Identification of fractional order systems using modulating functions method

TL;DR

This paper extends the modulating functions method for online identification of fractional order systems, enabling parameter estimation without initial value knowledge or derivative estimation of noisy outputs, and demonstrates robustness and efficiency through simulations.

Contribution

The paper introduces a generalized modulating functions approach for fractional systems that avoids initial value and derivative estimation, enhancing robustness and applicability.

Findings

Method is robust against high-frequency noise

No need for initial conditions or derivative estimation

Numerical simulations confirm efficiency and stability

Abstract

The modulating functions method has been used for the identification of linear and nonlinear systems.

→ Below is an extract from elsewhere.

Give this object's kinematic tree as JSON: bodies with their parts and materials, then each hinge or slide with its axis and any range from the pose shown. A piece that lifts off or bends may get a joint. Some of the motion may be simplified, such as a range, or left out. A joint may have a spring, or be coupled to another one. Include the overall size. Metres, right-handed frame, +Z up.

In this paper, we generalize this method to the on-line identification of fractional order systems based on the Riemann-Liouville fractional derivatives. First, a new fractional integration by parts formula involving the fractional derivative of a modulating function is given. Then, we apply this formula to a fractional order system, for which the fractional derivatives of the input and the output can be transferred into the ones of the modulating functions. By choosing a set of modulating functions, a linear system of algebraic equations is obtained. Hence, the unknown parameters of a fractional order system can be estimated by solving a linear system. Using this method, we do not need any initial values which are usually unknown and not equal to zero. Also we do not need to estimate the fractional derivatives of noisy output. Moreover, it is shown that the proposed estimators are robust against high frequency sinusoidal noises and the ones due to a class of stochastic processes. Finally, the efficiency and the stability of the proposed method is confirmed by some numerical simulations.